We were again picked up by our bikers heading to a seafood restaurant.


They were clearly expecting us as we were quickly ushered upstairs, and a table was waiting for the group. This was a crowded place, not a formal setting but an enjoyable time as well.
After a sumptuous meal, we were on our bikes again for desert at another spot. There was a variety of deserts I chose the flan, never had it in iced coffee but a new experience is what it is all about.

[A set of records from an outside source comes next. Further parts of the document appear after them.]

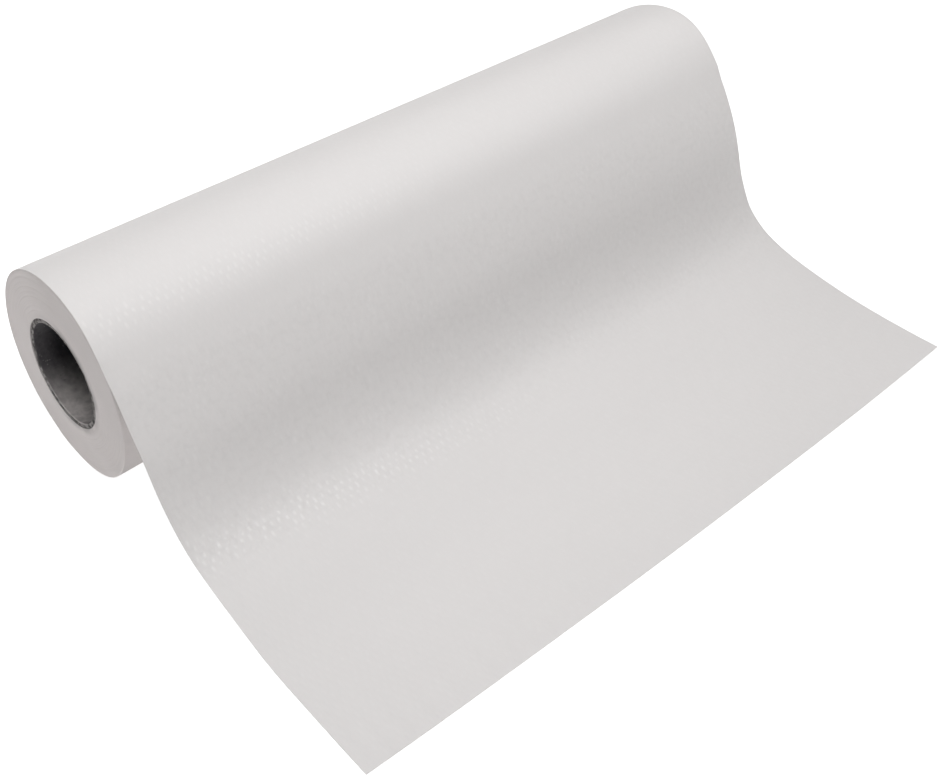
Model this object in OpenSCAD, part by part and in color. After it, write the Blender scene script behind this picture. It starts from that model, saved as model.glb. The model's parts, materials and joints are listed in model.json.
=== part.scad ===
// Exam table paper roll, lying on its side with its free end drawn out over the table.
// Millimetres, +Z up. The origin is the middle of the core's bore and the roll lies along X.
// The free sheet comes over the top and leaves towards -Y.

/* [Paper roll] */
// Width of the paper, which is the length of the roll
paper_w = 500; // [350:10:700]
// Diameter of the full roll
roll_d = 123; // [104:1:150]
// How far the soft roll is pressed flat where it rests
flat_depth = 1; // [0.5:0.1:2]
// Thickness of the free sheet, two embossed plies
sheet_t = 0.4; // [0.3:0.05:0.6]

/* [Turns on the roll's ends] */
// Distance between one visible turn and the next
turn_pitch = 2.8; // [2.2:0.1:5]
// Width of the line between two visible turns
turn_line_w = 0.5; // [0.3:0.1:0.8]
// Depth of that line
turn_line_depth = 0.3; // [0.2:0.1:0.6]

/* [Core] */
// Outer diameter of the chipboard core
core_od = 67; // [50:1:76]
// Thickness of the core's wall
core_wall = 3; // [1.5:0.25:5]
// How far each end of the core sits inside the paper
core_inset = 1; // [0.5:0.25:4]

/* [Free sheet] */
// Height of the place where the sheet leaves the roll, as an angle above its axis
leave_angle = 40; // [32:1:52]
// Radius of the slack curl that the sheet keeps just off the roll
curl_r = 250; // [200:10:350]
// Steepest slope of the hanging sheet
steep_angle = 60; // [60:1:68]
// Length of the straight stretch at that slope
fall_len = 14; // [6:1:22]
// Distance from the roll's axis to the cut front edge
reach = 267; // [230:1:420]

/* [Hidden] */
$fn = 96;

roll_r = roll_d / 2;
core_r = core_od / 2;
floor_z = flat_depth - roll_r;
cut_margin = 5;

// Angle over which the sheet's root is sunk into the roll, and how far it stands proud there
root_angle = 5;
root_lift = sheet_t / 8;

// The bend on the table eases in, tightens and eases out: slopes where its radius changes,
// and the radius of each stretch as a multiple of the tightest one
ease_in_angle = 43;
ease_out_angle = 16;
ease_in_ratio = 2.35;
ease_out_ratio = 3;
// Degrees of slope from one point of a curved stretch to the next
arc_step = 3;

// Place of a point at radius r, as [Y, Z], with the angle measured up from the roll's front
function polar(r, angle) = [-r * cos(angle), r * sin(angle)];

// End of a curved stretch that starts at p with slope a0 and has slope a1 there.
// A positive radius curls down as the roll does, a negative one bends out onto the table.
function bend_to(p, a0, a1, r) = [p[0] - r * (sin(a1) - sin(a0)), p[1] + r * (cos(a1) - cos(a0))];

// Points of that stretch, each as [Y, Z, slope]
function stretch(p, a0, a1, r) =
    let (steps = ceil(abs(a1 - a0) / arc_step))
    [for (i = [1:steps])
        let (a = a0 + (a1 - a0) * i / steps, q = bend_to(p, a0, a, r))
        [q[0], q[1], a]];

// Drop of a curved stretch for a radius of one
function unit_drop(a0, a1) = abs(cos(a1) - cos(a0));

// The tightest radius on the table follows from the height that is left to come down
leave_slope = 90 - leave_angle;
leave_point = polar(roll_r + root_lift, leave_angle);
landing_z = floor_z + sheet_t;
bend_drop = leave_point[1] - landing_z
    - curl_r * unit_drop(leave_slope, steep_angle)
    - fall_len * sin(steep_angle);
bend_r = bend_drop
    / (ease_in_ratio * unit_drop(steep_angle, ease_in_angle)
        + unit_drop(ease_in_angle, ease_out_angle)
        + ease_out_ratio * unit_drop(ease_out_angle, 0));

curl_end = bend_to(leave_point, leave_slope, steep_angle, curl_r);
fall_end = curl_end - fall_len * [cos(steep_angle), sin(steep_angle)];
ease_in_end = bend_to(fall_end, steep_angle, ease_in_angle, -ease_in_ratio * bend_r);
tight_end = bend_to(ease_in_end, ease_in_angle, ease_out_angle, -bend_r);

// Upper face of the free sheet, from the roll to the cut edge
sheet_path = concat(
    [[leave_point[0], leave_point[1], leave_slope]],
    stretch(leave_point, leave_slope, steep_angle, curl_r),
    [[fall_end[0], fall_end[1], steep_angle]],
    stretch(fall_end, steep_angle, ease_in_angle, -ease_in_ratio * bend_r),
    stretch(ease_in_end, ease_in_angle, ease_out_angle, -bend_r),
    stretch(tight_end, ease_out_angle, 0, -ease_out_ratio * bend_r),
    [[-reach, landing_z, 0]]);

// The same point on the under face
function under_face(p) = [p[0] + sheet_t * sin(p[2]), p[1] - sheet_t * cos(p[2])];

// The visible turns run between the core and the pressed flat
turns_out_r = roll_r - flat_depth - turn_pitch / 2;
turn_count = floor((turns_out_r - core_r) / turn_pitch - 0.5);
steps_per_turn = 36;
turn_steps = turn_count * steps_per_turn;

// A point on one side of the line between turns, which runs inwards from the free sheet
function turn_point(i, side) =
    let (turns = i / steps_per_turn)
    polar(turns_out_r - turn_pitch * turns + side * turn_line_w / 2, leave_angle + 360 * turns);

// Lays a shape's own Z along X, with its X along Y and its Y up
module along_roll() {
    rotate([90, 0, 90]) children();
}

module tube(outer_r, inner_r, length) {
    difference() {
        cylinder(h = length, r = outer_r, center = true);
        cylinder(h = length + 2 * cut_margin, r = inner_r, center = true);
    }
}

module turn_line() {
    polygon(concat(
        [for (i = [0:turn_steps]) turn_point(i, 1)],
        [for (i = [turn_steps:-1:0]) turn_point(i, -1)]));
}

// Cut that draws the turns on both ends of the roll
module turn_cuts() {
    for (end = [0, 1])
        mirror([0, 0, end])
            translate([0, 0, paper_w / 2 - turn_line_depth])
                linear_extrude(turn_line_depth + cut_margin) turn_line();
}

module free_sheet() {
    root_out = polar(roll_r - sheet_t / 2, leave_angle + root_angle);
    root_in = polar(roll_r - sheet_t * 3 / 2, leave_angle + root_angle);
    last = len(sheet_path) - 1;
    linear_extrude(paper_w, center = true)
        polygon(concat(
            [root_out],
            [for (p = sheet_path) [p[0], p[1]]],
            [for (i = [last:-1:0]) under_face(sheet_path[i])],
            [root_in]));
}

// Below the table top
module below_floor() {
    translate([-roll_d, floor_z - roll_d, -paper_w])
        cube([2 * roll_d, roll_d, 2 * paper_w]);
}

// Chipboard tube that the paper is wound on
module core_tube() {
    color("#77716d")
        along_roll()
            tube(core_r, core_r - core_wall, paper_w - 2 * core_inset);
}

// The whole web of paper: its wound turns and the free sheet are one piece
module paper_roll() {
    color("#eeedeb")
        along_roll()
            union() {
                difference() {
                    tube(roll_r, core_r, paper_w);
                    below_floor();
                    turn_cuts();
                }
                free_sheet();
            }
}

core_tube();
paper_roll();
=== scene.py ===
# Exam table paper roll: soft white embossed tissue wound on a grey chipboard core,
# lying on its side with the free sheet drawn out over the table.
import json
import math

import bmesh
import bpy
import numpy as np
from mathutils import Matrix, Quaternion, Vector


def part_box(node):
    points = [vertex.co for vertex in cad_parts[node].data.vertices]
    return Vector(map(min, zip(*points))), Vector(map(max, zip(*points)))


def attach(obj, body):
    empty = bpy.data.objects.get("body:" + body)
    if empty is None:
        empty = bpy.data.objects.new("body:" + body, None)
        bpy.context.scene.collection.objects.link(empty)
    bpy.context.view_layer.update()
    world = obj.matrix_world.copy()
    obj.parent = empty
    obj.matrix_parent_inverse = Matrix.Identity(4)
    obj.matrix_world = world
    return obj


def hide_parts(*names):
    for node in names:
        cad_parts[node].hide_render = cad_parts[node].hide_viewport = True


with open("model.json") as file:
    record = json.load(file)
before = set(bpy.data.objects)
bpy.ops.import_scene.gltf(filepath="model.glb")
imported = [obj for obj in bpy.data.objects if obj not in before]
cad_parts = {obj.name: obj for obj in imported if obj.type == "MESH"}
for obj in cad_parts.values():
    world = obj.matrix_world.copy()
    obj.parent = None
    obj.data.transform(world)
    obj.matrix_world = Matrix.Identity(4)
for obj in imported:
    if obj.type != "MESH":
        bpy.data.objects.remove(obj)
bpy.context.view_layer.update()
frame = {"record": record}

# One millimetre in the scene's metres
MM = 0.001

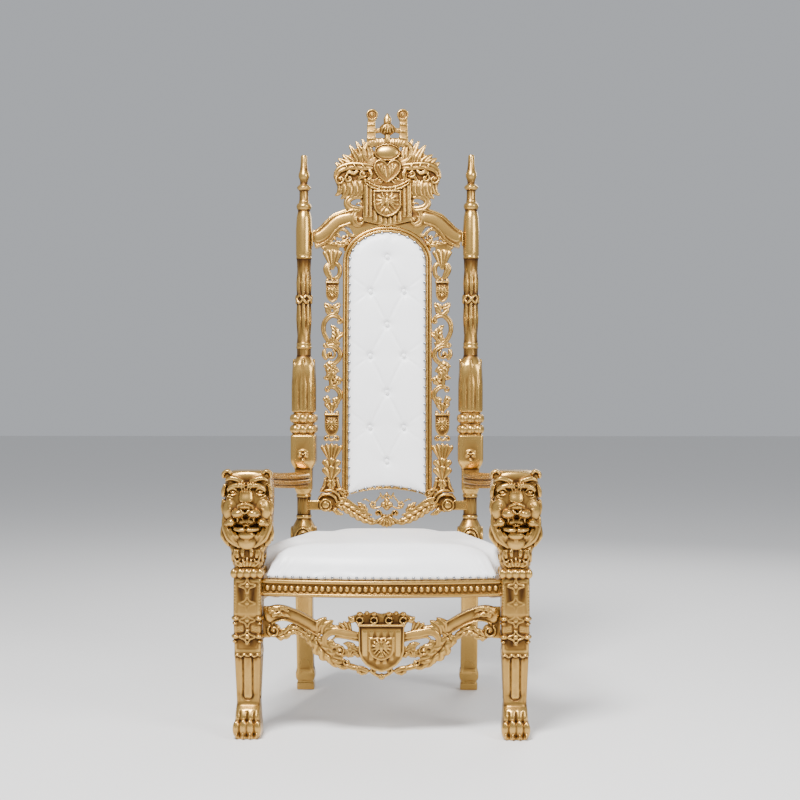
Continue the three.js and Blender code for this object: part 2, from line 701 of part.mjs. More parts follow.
/** The right-hand pierced strip: a column of cups, urns, scrolls and husks on a plinth. */
function piercedStrip() {
  const x = stripCentre;
  const [foot, top] = stripSpan;
  const cup = (z, outer, spread = 34) =>
    spray({ x, z, outer, from: 90 - spread, to: 90 + spread, count: 3, height: 8, valley: 0.88 });
  const urn = (rim) => [
    plate(shieldShape(x, rim - 12, 40, 60), 5, 12),
    spray({ x, z: rim - 20, outer: 24, from: 40, to: 140, count: 3, height: 6 }),
  ];
  const ring = (z, radius, start, turn) => scroll({ x, z, radius, start, turn, width: 16, button: 0 });
  const stem = (high, low, width = 14) =>
    ridge(new THREE.LineCurve3(at(x - 1, low), at(x + 1, high)), 0, taper(width, width), 7, 1);
  const carved = join([
    block(x, 0, top - 5, stripCapWidth, 12, 10),
    cup(826, 60, 28),
    ...ring(810, 20, 100, -270),
    stem(836, 786),
    ...urn(792),
    cup(680, 46, 40),
    branch([[x - 6, 692], [x + 22, 660], [x - 10, 590]], 16, 13, 0, 8, 3),
    leaf(x + 14, 598, x - 22, 664, 26, -0.2),
    leaf(x - 24, 688, x + 8, 640, 24, 0.2),
    ...ring(560, 25, 60, 300),
    stem(590, 458, 10),
    spray({ x, z: 512, outer: 31, from: -150, to: 40, count: 3 }),
    leaf(x - 20, 534, x + 22, 480, 26, -0.15),
    ...ring(440, 26, 130, -300),
    cup(378, 46, 36),
    stem(430, 374),
    ...urn(392),
    spray({ x, z: 342, outer: 42, from: -130, to: -50, count: 3 }),
    stem(320, 200, 18),
    cup(250, 60, 30),
    cup(216, 46, 40),
    ridge(new THREE.LineCurve3(at(x, foot), at(x, 224)), 2, taper(64, 34), 9, 1),
  ]);
  const frameSide = block(0, 0, pivotHeight, 2 * (frameHalfWidth + gap), 200, 3 * pivotHeight);
  const placed = stretched(carved, stripFoot, top, stripTop).translate([0, stripDepth / 2 - 4, 0]);
  return placed.subtract(frameSide);
}

const frameCutter = plate(archShape(-gap), frameDepth + 60, frameDepth + 120, 0, archSteps);
const crestSolid = crestRail();
const lowerRailSolid = lowerRail();
const stripSolid = piercedStrip();

/** One covered button, seated in its dimple. */
function button(x, z) {
  return ball(x, padFront + dimpleDepth - gap - buttonDepth, z, buttonRadius, buttonDepth, buttonRadius, 0);
}

// Seat cushion, notched round the front legs

function seatCushion() {
  const front = frontRailY - railThickness / 2 + cushionInset;
  const shape = new THREE.Shape();
  const inner = legInner - 12;
  const notch = sideRailStart + 14;
  const outer = legSpacing / 2 + railThickness / 2 - cushionInset;
  const rear = postY(seatTop) + 8;
  const rearHalf = postX(seatTop) + 12;
  const rearInner = postX(seatTop) - 38;
  const shoulder = postY(seatTop) - 42;
  shape.moveTo(-inner, front);
  shape.quadraticCurveTo(0, front - 2 * railBow, inner, front);
  const side = [[inner, notch], [outer, notch], [rearHalf, shoulder]];
  side.push([rearInner, shoulder], [rearInner, rear]);
  for (const [x, y] of side) shape.lineTo(x, y);
  for (const [x, y] of side.reverse()) shape.lineTo(-x, y);
  const options = { depth: cushionSide, curveSegments: 5, bevelEnabled: true, bevelSegments: 4 };
  const bevel = { bevelThickness: cushionRise, bevelSize: cushionRound, bevelOffset: -cushionRound };
  const whole = solid(new THREE.ExtrudeGeometry(shape, Object.assign(options, bevel)));
  const under = block(0, postY(seatTop) / 2, -50, 1000, 1000, 100);
  return whole.subtract(under).translate([0, 0, seatTop + gap]);
}

// Materials, as the colours of the finished piece

const gilt = new THREE.MeshStandardMaterial({ color: 0xb8863b, roughness: 0.38, metalness: 0.75 });
const whiteLeather = new THREE.MeshStandardMaterial({ color: 0xf2f2f2, roughness: 0.45, metalness: 0 });

const throne = new THREE.Group();

/** A named piece in a group. */
function add(group, name, shape, material) {
  const mesh = new THREE.Mesh(geometryOf(shape), material);
  mesh.name = name;
  group.add(mesh);
}

/** The same piece on the right and, mirrored, on the left. */
function addPair(group, name, shape, material) {
  add(group, name + "_right", shape, material);
  add(group, name + "_left", mirrored(shape), material);
}

addPair(throne, "front_leg", legSolid.translate([legSpacing / 2, 0, 0]), gilt);
addPair(throne, "back_post", rightPost, gilt);
addPair(throne, "arm", arm(), gilt);
add(throne, "front_rail", frontRail(), gilt);
addPair(throne, "side_rail", sideRail(), gilt);
add(throne, "rear_rail", rearRail, gilt);
add(throne, "front_apron", frontApron(), gilt);
addPair(throne, "side_apron", sideApron(), gilt);
add(throne, "seat_cushion", seatCushion(), whiteLeather);

add(back, "back_frame", backFrame(), gilt);
add(back, "crest_rail", crestSolid, gilt);
add(back, "lower_rail", lowerRailSolid, gilt);
addPair(back, "pierced_strip", stripSolid, gilt);
add(back, "back_pad", backPad(), whiteLeather);
add(back, "back_cover", backCover(), whiteLeather);
buttonPlaces.forEach(([x, z], i) => add(back, "button_" + (i + 1), button(x, z), whiteLeather));
throne.add(back);

const outline = new THREE.Box3().setFromObject(throne, true);
throne.position.y = -(outline.min.y + outline.max.y) / 2;

export default throne;
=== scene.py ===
"""Looks of a tall carved throne: gold-painted carving, white leather, nail heads, floor, light and camera.

Lengths of the carving are millimetres until a piece is finished. On a carved face x runs across,
z runs up and y runs back, so the face looks along -y.
"""

from __future__ import annotations

import logging
import math
from collections.abc import Callable, Sequence
from dataclasses import dataclass
from enum import Enum
from functools import cache
from typing import Protocol

import bmesh
import bpy
import numpy as np
from mathutils import Matrix, Vector


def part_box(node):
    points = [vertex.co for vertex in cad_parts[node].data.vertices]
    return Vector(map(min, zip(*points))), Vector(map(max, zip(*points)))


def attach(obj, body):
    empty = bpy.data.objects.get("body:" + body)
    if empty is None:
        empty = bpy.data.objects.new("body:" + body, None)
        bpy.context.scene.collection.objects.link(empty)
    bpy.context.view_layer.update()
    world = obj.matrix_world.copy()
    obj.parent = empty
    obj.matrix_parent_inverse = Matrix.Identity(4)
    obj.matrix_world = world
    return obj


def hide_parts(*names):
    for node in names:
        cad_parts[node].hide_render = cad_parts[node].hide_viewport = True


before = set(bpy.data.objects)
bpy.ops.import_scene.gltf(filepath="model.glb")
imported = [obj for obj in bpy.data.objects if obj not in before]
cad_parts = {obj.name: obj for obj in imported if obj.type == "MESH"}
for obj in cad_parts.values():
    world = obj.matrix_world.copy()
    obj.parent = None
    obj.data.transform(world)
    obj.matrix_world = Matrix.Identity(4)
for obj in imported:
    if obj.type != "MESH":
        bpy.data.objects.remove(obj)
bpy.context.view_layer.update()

LOG = logging.getLogger("throne")
MM = 0.001
PAINTED_SHADE_DEPTH = 1.2 * MM  # depth under the surface around it at which the painted shade is at its darkest, and height over it for the full painted highlight
LEAN = math.radians(4)
BACK_PLANE = 590.0
PIVOT_HEIGHT = 480.0
LEG_HALF = 356.0
SEAT_TOP = 420.0
CLOTH_FRAMES = 20

Path = Sequence[tuple[float, ...]]
Placement = Callable[[np.ndarray, np.ndarray], np.ndarray]


def front_of_paws() -> float:
    """Returns where the front of the paws lies in the part's frame, in millimetres."""
    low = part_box("front_leg_right")[0][1] / MM
    return low + 44.0


PAW_Y = front_of_paws()
GROUND = Matrix.Translation((0.0, PAW_Y, 0.0))
BACK = GROUND @ Matrix.Translation((0.0, BACK_PLANE, PIVOT_HEIGHT)) @ Matrix.Rotation(-LEAN, 4, "X")


class Slot(Enum):
    """Material slots of the record."""

    GOLD = "gilded_wood"
    LEATHER = "white_leather"
    NAILS = "nail_heads"


class Curve:
    """A smooth curve through points given as (across, up) or (across, up, back)."""

    def __init__(self, points: Path, closed: bool = False) -> None:
        """Samples the curve.

        Args:
            points: The points that it passes through.
            closed: True if it returns to its first point.
        """
        knots = np.array([(p[0], p[2] if len(p) > 2 else 0.0, p[1]) for p in points], dtype=float)
        if closed:
            padded = np.vstack([knots[-1:], knots, knots[:2]])
        else:
            padded = np.vstack([2 * knots[:1] - knots[1:2], knots, 2 * knots[-1:] - knots[-2:-1]])
        t = np.linspace(0.0, 1.0, 10, endpoint=False)[:, None]
        runs = []
        for a, b, c, d in zip(padded[:-3], padded[1:-2], padded[2:-1], padded[3:]):
            cubic = (3 * b - a - 3 * c + d) * t**3
            runs.append(0.5 * (2 * b + (c - a) * t + (2 * a - 5 * b + 4 * c - d) * t**2 + cubic))
        self.line = np.vstack([*runs, padded[-2:-1]])
        steps = np.linalg.norm(np.diff(self.line, axis=0), axis=1) + 1e-9
        self.length = float(steps.sum())
        self.marks = np.concatenate([[0.0], np.cumsum(steps)]) / self.length
        self.slopes = np.gradient(self.line, self.marks, axis=0)

    def spots(self, run: np.ndarray) -> np.ndarray:
        """Returns the points at the given shares of the length."""
        return np.stack([np.interp(run, self.marks, self.line[:, i]) for i in range(3)], axis=1)

    def sides(self, run: np.ndarray) -> np.ndarray:
        """Returns unit vectors across the curve, in the plane of the carving."""
        slope = np.stack([np.interp(run, self.marks, self.slopes[:, i]) for i in (0, 2)], axis=1)
        slope /= np.linalg.norm(slope, axis=1)[:, None] + 1e-9
        return np.stack([slope[:, 1], np.zeros(len(run)), -slope[:, 0]], axis=1)


def spread(values: Sequence[float], run: np.ndarray) -> np.ndarray:
    """Returns values spaced evenly over a run, read at the given shares of it."""
    return np.interp(run, np.linspace(0.0, 1.0, len(values)), values)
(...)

After desert, we were back on our transport for a ride through the city highlighting the red light district. That particular street was active with music, people drinking, and clearly present were security workers. All in all, it was a fun night seeing the city at night and enjoying the bike rides. Take a look at what it is like in the busy city at night.
The next day, we were heading to the Cu Chi Tunnels, a 130-mile underground network where fighters and villagers lived. Life in the tunnels included but not limited to marriages, births, manufacturing, care of the wounded, and combat training. The Tunnels are about 30 miles out of Ho Chi Minh city and can be reached by local buses. Traffic can be heavy, impacting the length of time it takes to get there.

















Traps were set at some entrances and if an enemy fell in, he would fall on sharp bamboo spikes.


There is a gift store for gathering last minute gifts before leaving the sight then we had lunch in the village before heading back to our hotel and to prepare for our departure.


Well this ended my twenty days trek from Thailand to Vietnam. I enjoyed this tour because it was educational, it was adventurous and culturally stimulating. I experienced things that I never thought I would participate in but as I have always said this is the reason I travel new adventures and experiences.